Ahmet Turan Alkan.net Gayriresmi Ahmet Turan Alkan Sitesi

Eskiden alay yollu "mevzuat hazretleri" derlerdi! Mevzuat denilen kurallar ve prosedürler mecmuasının, işin gereğinden ziyade bürokrasiyi halk nazarında önemli göstermek için icat edilmiş bir "Deli Dumrul Köprüsü" olduğu gerçeği, herkes tarafından üzerinde ittifak edilen bir bedahettir. Mevzuattan herkes yakınırken bugüne kadar mevzuatı, işin icabına eşitlemek için bir şeyler yapmaya kalkışan sadece rahmetli Özal oldu. Özal'dan sonra mevzuatın yeniden bir "çile süreci" haline getirilmesi için bürokrasimizin elinden geleni ardına koymadığına hepimiz şahidiz; malum "restorasyon dönemi"nde Özal'ın bütün hamleleri gibi mevzuatı sadeleştirmek yolundaki teşebbüsleri de akamete uğramış görünüyor.

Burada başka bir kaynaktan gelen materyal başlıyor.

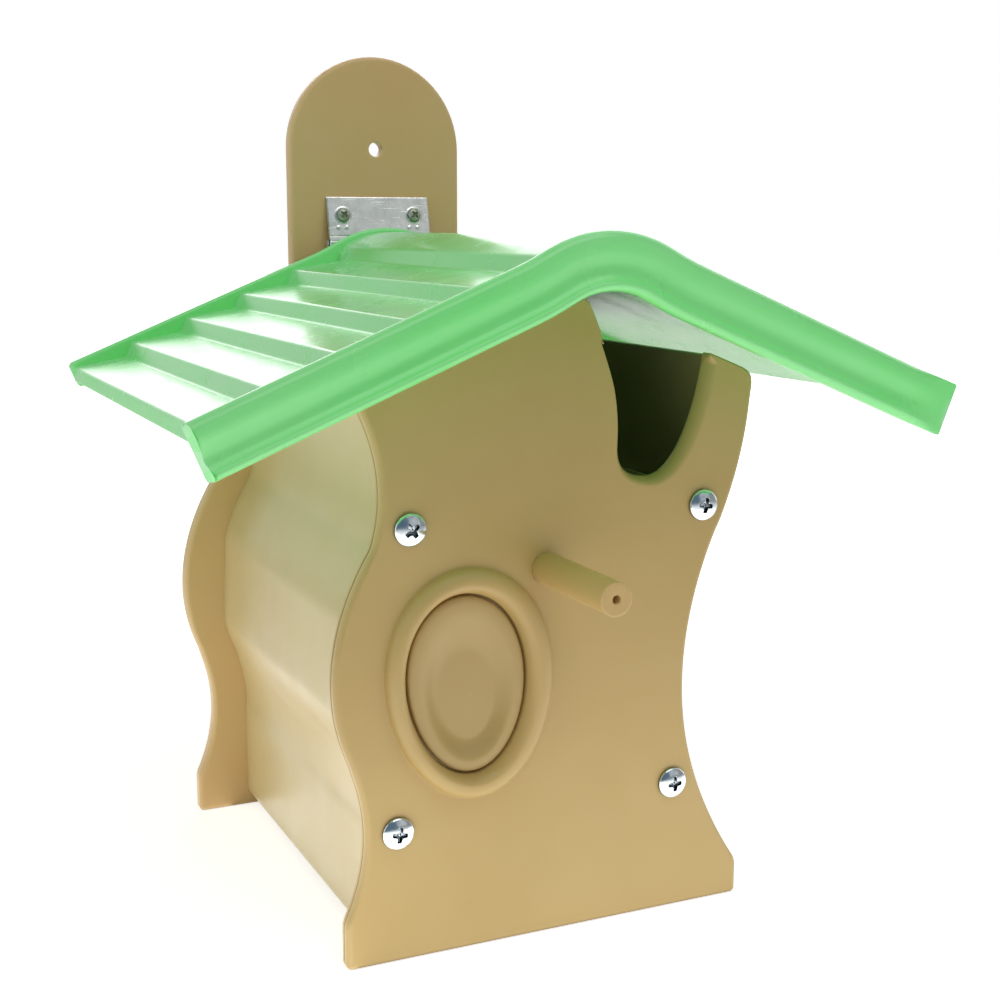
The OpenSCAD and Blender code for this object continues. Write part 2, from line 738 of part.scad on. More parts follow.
module roof_leaf_screws() {
    color("#8f988c")
    moving_place()
        for (side = [-1, 1])
            translate([side * leaf_screw_pitch / 2, leaf_t - knuckle_r, -leaf_screw_up])
                mirror([0, 1, 0])
                    screw(leaf_head_d / 2, leaf_head_h, leaf_shank_d / 2, roof_screw_len - leaf_t,
                          cross_r / 2, cross_w * 2 / 3, cross_d / 2);
}

front_panel();
egg_plug();
perch();
perch_screw();
body_shell();
back_panel();
front_screws();
rear_screws();
roof();
hinge_fixed_leaf();
hinge_moving_leaf();
hinge_pin();
tongue_screws();
roof_leaf_screws();
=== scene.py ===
import bmesh
import bpy
import numpy as np
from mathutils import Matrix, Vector
from mathutils.geometry import delaunay_2d_cdt


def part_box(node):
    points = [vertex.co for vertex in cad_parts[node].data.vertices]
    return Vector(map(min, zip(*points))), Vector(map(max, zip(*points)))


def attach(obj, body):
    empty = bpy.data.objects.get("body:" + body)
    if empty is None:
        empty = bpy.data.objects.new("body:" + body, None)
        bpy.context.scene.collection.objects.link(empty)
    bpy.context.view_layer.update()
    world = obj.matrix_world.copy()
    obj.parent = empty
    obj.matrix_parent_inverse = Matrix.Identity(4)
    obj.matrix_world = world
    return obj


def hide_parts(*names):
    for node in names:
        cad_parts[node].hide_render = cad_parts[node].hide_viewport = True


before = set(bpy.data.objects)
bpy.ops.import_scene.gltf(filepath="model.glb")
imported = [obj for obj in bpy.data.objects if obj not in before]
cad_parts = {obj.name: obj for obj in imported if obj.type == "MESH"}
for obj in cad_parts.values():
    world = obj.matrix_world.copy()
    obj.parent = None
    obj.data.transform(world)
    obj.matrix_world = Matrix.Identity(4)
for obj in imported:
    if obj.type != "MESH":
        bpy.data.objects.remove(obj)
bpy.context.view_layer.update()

# Body shell: a floor and two bowed walls in one U, injection moulded in tan polypropylene.
# Its skin is satin and holds a soft shine at a low angle. Four bosses along its depth take the
# screws of the panels, which cut their own thread. Sizes are in millimetres here and below.
shell_low, shell_high = (np.array(corner) * 1000 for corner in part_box("body_shell"))
front_inner_y, tongue_y = shell_low[1], shell_high[1]
shell_top, floor_under = shell_high[2], shell_low[2]
shell_inset, shell_wall, shell_foot, floor_round = 3.7, 2.7, 55.6, 6.0
shell_top_half, boss_radius, pilot_radius = 58.8, 4.2, 2.05
ridge_height, slope, foot_step = 204.4, 0.411, 41.0
screw_inset, low_left_z, low_right_z, high_z = 9.75, 41.4, 42.8, 133.3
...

Bir müddettir arabamı değiştirmek ve adıma tescil ettirmek için gerekli işlem basamaklarını yerine getirmekle uğraşıyorum; bu esnada itiraf edeyim ki, yardım ve "torpil" gördüğüm de oldu; ama buna rağmen defalarca çileden çıkma raddelerine geldim. Araba dediğiniz dört tekerlek üzerinde seyyar bir makine; elbette buzdolabı, çamaşır makinesi gibi diğer "motorlu menkul"lerden bir farkı olması gerekir. Ne var ki devir işlemleri esnasında tabi kaldığım fuzuli "git-gel"lerden, doldurulması için ihtisas bilgisi gerektiren "esoterik" beyannamelerden, iki adımda bir veznelere koşup parça bölük harç, vergi, ayakbastı parası ödemekten bunaldım. Bu esnada ödediğim çuval dolusu verginin, görülen hizmetle mütenasip olup olmadığını sual etmiyorum; ama bu derecede insafsızca abartılmış vergileri ödemek zorunda bırakılan mükelleflerin hiç değilse sadeleştirilmiş işlem basamakları ile ödüllendirilmesi gerekmez miydi?

Hele işin bir de "Şoförler Cemiyeti" safahatı var ki, varlık sebebini anlayabilene aşk olsun! Bu cemiyet, profesyonel sürücülerin mesleki dayanışmaları için kurulmuş bir dernek; ama kanunun hangi boşluklarından sızabilmişse kendine çok sağlam bir aracılık mevzii edinmiş; bu cemiyete iki üç tabaka kağıttan mamul boş form için 10, iki alüminyum plaka ve baskısı için 9 milyon haraç ödemeden trafik tescil belgesi almanız mümkün olmuyor. Buna karşılık bu derneğin, kendi arabasını özel maksatla kullanan sürücü için bir hizmette bulunduğunu bugüne kadar ne gördüm ne de duydum; devlet, bu cemiyete vatandaştan fahiş kar elde etmesi için imtiyaz vermişse, karşısında verilmesi gereken hizmeti de denetlemeli değil midir? Siz bilemediniz bir milyon maliyetli kağıt ve alüminyum tabakaları için vatandaşı 18 milyon resmi haraç ödemeye maruz bırakmanın adını ben bulamadım; ilgili bakan bulsun!

Tamam, otomobil kullanmak lüks tüketim kalemine giriyor; onun için bedeli de ödenmeli; zaten ödeniyor, ona itiraz eden yok; ama bu süreç esnasında kaybettiğiniz zaman ve illa da tamamlanması gereken formaliteler, asap bozacak kadar gereksiz. Nasreddin Hoca'nın, "Bana bir damdan düşen getirin, halimi ancak o anlar." diye yakınması boşuna değilmiş; sizleri, sinir bozucu şahsi meşakkatimle meşgul ettiğim için müteessirim, ne var ki devlet kapısında "suça meyilli vatandaş" muamelesi gördüğü için öfkeye kapılan tek kişi ben olmasam gerektir. Mevzuat hazretleri, maalesef hepimizi anadan doğma mücrim derecesinde kötü niyetli telakki ettiği için en rutin işlemler için bile bize pösteki saydırmaktan zevk duyuyor.

Bu noktada gayet haklı olarak şu soruyu gündeme getirebilirsiniz: "Devlet, tebasını siyasi ehliyetini kullanmakta güvenilir bulmazken sıradan bürokratik işlemlerde niçin güven izhar etsin ki?" Sual doğru, cevabını bilen beri gelsin.

Eskiden "mevzuat hazretleri" derlerdi diye başlamıştık; eksikmiş! "Hazreti Mevzuat" demek daha isabetli olacak galiba!